- [OBJECTIVE] Using the material below, print the line that contains "The OpenSCAD and", the line that contains "mottled=0.06, spec=0.12, fade=0.36)", and every line in between, exactly and nothing else.
— Start of RECORD EXTRACTS —
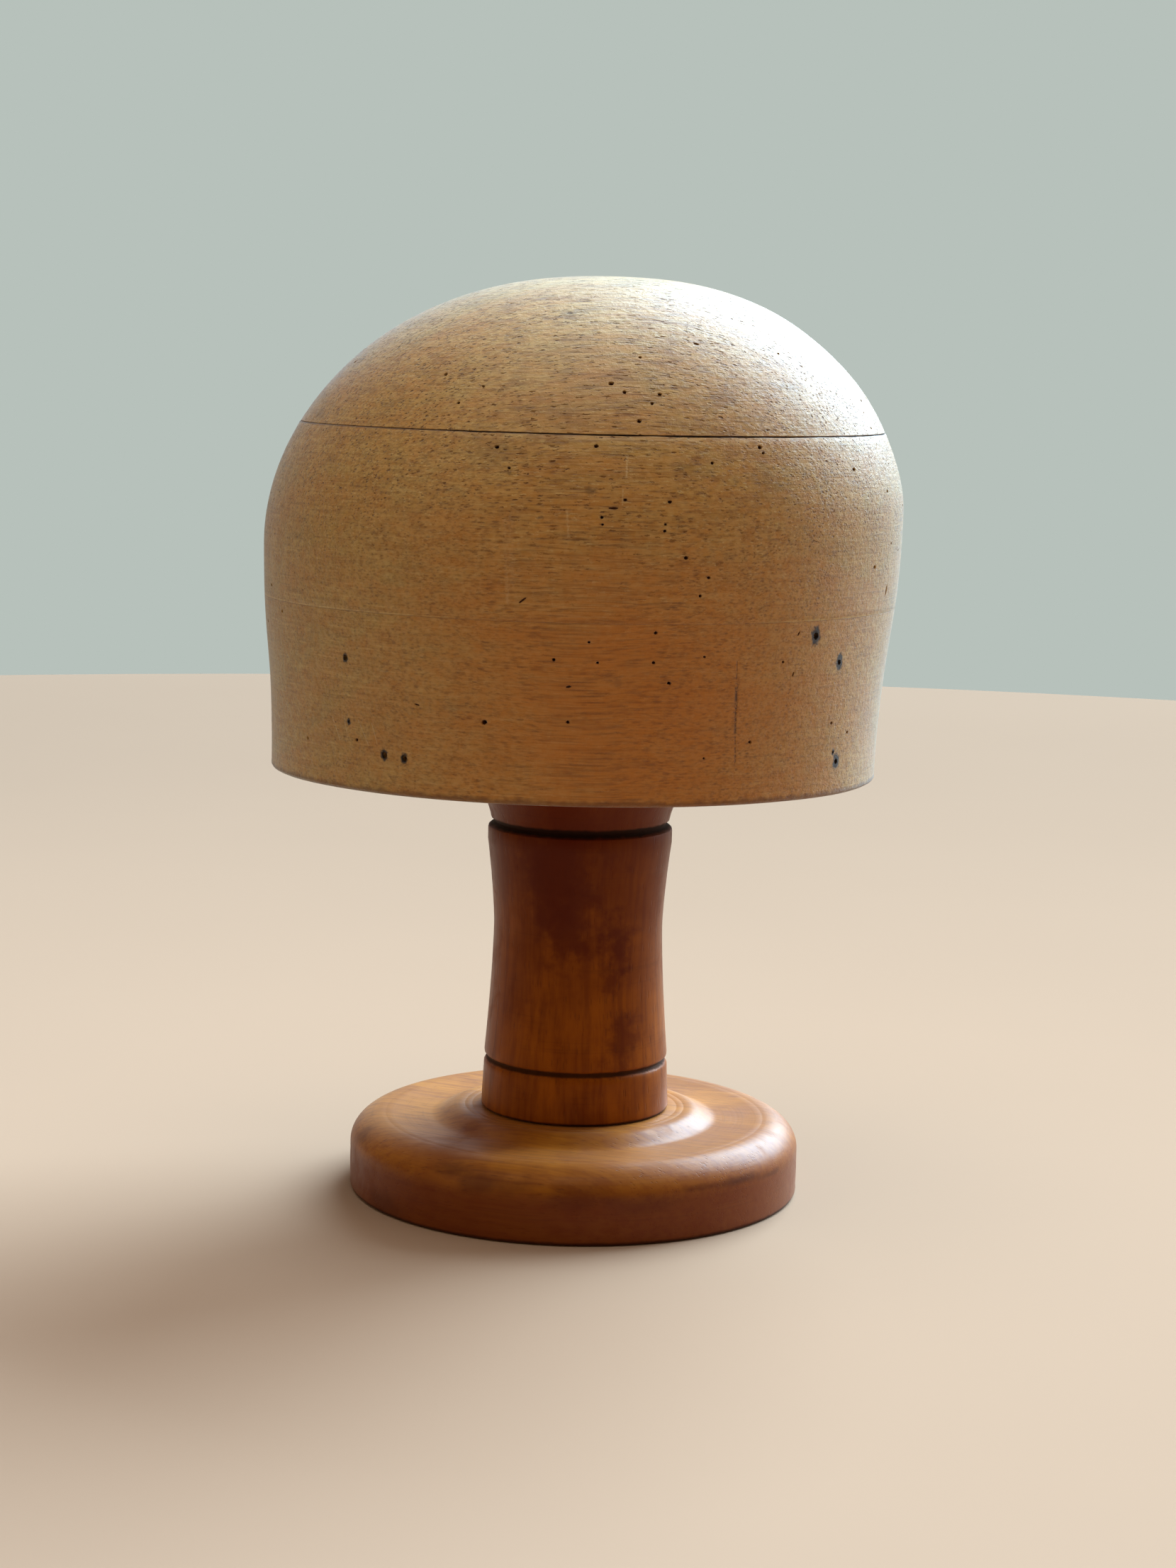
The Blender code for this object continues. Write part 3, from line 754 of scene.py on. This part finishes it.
— End of RECORD EXTRACTS —
— Start of RECORD EXTRACTS —
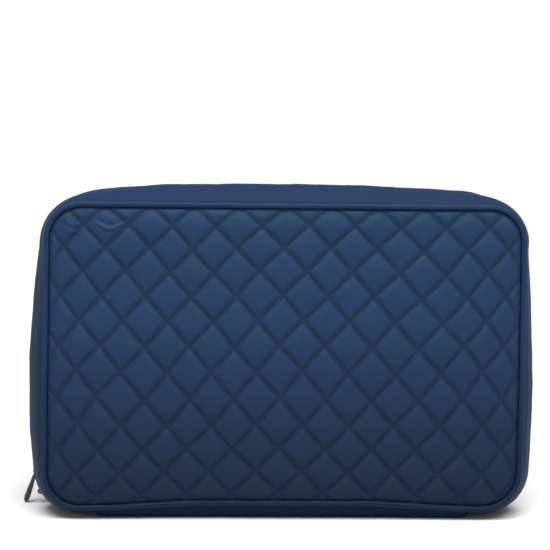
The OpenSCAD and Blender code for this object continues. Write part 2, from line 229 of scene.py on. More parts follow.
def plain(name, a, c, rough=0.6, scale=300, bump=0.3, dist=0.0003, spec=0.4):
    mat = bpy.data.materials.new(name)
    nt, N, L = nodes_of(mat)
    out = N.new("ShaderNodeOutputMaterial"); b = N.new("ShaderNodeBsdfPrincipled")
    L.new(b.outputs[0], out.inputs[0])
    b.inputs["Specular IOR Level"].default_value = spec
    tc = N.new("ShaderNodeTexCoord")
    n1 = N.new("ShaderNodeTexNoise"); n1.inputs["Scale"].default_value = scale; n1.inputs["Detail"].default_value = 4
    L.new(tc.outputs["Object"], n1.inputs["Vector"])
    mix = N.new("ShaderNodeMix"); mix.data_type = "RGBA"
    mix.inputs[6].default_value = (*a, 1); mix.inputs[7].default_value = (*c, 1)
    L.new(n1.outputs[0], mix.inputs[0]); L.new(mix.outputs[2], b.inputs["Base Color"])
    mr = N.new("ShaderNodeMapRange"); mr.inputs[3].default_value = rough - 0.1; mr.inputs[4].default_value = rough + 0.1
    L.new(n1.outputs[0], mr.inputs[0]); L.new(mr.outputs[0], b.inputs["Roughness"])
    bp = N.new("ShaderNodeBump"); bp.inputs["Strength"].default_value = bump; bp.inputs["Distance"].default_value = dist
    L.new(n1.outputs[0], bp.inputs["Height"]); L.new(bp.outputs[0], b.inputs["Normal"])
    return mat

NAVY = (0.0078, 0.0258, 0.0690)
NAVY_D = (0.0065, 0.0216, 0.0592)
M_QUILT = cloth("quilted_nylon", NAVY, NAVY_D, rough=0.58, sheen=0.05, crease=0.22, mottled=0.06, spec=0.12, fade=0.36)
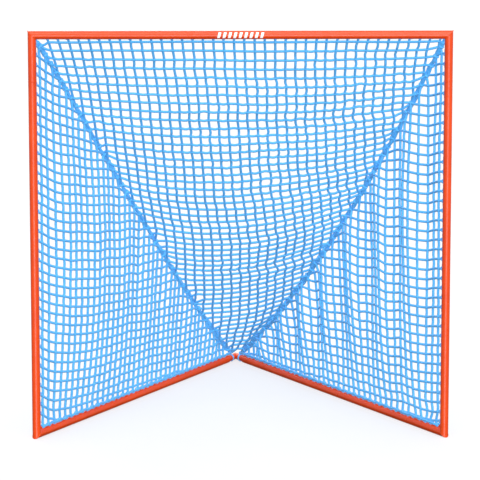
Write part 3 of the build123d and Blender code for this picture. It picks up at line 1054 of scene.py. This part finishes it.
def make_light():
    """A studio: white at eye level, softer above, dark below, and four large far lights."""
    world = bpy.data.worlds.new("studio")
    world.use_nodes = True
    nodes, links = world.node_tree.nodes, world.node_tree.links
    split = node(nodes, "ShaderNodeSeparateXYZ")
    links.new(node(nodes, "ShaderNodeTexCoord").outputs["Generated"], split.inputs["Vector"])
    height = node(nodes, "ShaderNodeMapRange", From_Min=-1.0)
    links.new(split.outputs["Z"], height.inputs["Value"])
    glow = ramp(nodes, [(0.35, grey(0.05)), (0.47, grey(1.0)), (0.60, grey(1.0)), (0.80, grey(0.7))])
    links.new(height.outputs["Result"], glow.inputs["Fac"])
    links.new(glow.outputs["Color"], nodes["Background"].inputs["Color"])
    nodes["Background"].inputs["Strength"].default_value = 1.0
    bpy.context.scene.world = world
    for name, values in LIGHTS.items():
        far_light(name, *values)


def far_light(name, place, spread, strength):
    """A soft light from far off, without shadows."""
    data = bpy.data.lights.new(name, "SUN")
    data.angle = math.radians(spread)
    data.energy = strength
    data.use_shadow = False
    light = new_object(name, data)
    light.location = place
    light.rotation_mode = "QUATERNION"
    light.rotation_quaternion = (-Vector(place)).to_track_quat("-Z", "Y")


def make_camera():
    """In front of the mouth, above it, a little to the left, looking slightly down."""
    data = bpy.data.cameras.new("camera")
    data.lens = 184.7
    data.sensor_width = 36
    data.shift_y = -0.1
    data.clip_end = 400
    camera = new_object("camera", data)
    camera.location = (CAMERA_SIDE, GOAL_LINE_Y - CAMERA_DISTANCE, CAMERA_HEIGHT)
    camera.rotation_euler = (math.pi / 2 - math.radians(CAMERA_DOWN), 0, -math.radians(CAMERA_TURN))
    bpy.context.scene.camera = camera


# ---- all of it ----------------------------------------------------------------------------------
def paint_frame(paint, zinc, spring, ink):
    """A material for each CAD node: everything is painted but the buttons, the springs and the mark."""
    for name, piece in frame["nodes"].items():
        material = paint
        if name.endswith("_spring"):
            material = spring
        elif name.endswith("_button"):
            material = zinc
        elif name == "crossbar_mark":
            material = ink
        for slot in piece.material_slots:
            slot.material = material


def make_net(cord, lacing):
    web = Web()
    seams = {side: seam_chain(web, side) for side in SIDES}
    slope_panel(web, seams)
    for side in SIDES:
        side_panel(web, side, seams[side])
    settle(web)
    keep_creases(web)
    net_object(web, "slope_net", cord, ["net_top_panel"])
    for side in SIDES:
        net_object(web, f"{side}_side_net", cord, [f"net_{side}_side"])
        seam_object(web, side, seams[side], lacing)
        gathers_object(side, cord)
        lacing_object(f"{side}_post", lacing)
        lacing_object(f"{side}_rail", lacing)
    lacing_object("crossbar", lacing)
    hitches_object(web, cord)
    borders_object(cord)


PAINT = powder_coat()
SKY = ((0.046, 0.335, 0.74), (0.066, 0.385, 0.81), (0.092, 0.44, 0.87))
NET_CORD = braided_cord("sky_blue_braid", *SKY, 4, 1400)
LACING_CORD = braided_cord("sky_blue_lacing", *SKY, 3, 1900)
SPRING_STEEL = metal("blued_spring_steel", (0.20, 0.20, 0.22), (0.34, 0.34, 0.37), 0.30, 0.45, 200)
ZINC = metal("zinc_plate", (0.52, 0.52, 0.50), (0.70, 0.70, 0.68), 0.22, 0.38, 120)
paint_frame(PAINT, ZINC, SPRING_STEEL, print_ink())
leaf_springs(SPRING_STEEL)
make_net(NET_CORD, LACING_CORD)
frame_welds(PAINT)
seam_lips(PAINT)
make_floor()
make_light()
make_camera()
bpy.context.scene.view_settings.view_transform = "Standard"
— End of RECORD EXTRACTS —
- [TASK RESPONSE]
The OpenSCAD and Blender code for this object continues. Write part 2, from line 229 of scene.py on. More parts follow.
def plain(name, a, c, rough=0.6, scale=300, bump=0.3, dist=0.0003, spec=0.4):
    mat = bpy.data.materials.new(name)
    nt, N, L = nodes_of(mat)
    out = N.new("ShaderNodeOutputMaterial"); b = N.new("ShaderNodeBsdfPrincipled")
    L.new(b.outputs[0], out.inputs[0])
    b.inputs["Specular IOR Level"].default_value = spec
    tc = N.new("ShaderNodeTexCoord")
    n1 = N.new("ShaderNodeTexNoise"); n1.inputs["Scale"].default_value = scale; n1.inputs["Detail"].default_value = 4
    L.new(tc.outputs["Object"], n1.inputs["Vector"])
    mix = N.new("ShaderNodeMix"); mix.data_type = "RGBA"
    mix.inputs[6].default_value = (*a, 1); mix.inputs[7].default_value = (*c, 1)
    L.new(n1.outputs[0], mix.inputs[0]); L.new(mix.outputs[2], b.inputs["Base Color"])
    mr = N.new("ShaderNodeMapRange"); mr.inputs[3].default_value = rough - 0.1; mr.inputs[4].default_value = rough + 0.1
    L.new(n1.outputs[0], mr.inputs[0]); L.new(mr.outputs[0], b.inputs["Roughness"])
    bp = N.new("ShaderNodeBump"); bp.inputs["Strength"].default_value = bump; bp.inputs["Distance"].default_value = dist
    L.new(n1.outputs[0], bp.inputs["Height"]); L.new(bp.outputs[0], b.inputs["Normal"])
    return mat

NAVY = (0.0078, 0.0258, 0.0690)
NAVY_D = (0.0065, 0.0216, 0.0592)
M_QUILT = cloth("quilted_nylon", NAVY, NAVY_D, rough=0.58, sheen=0.05, crease=0.22, mottled=0.06, spec=0.12, fade=0.36)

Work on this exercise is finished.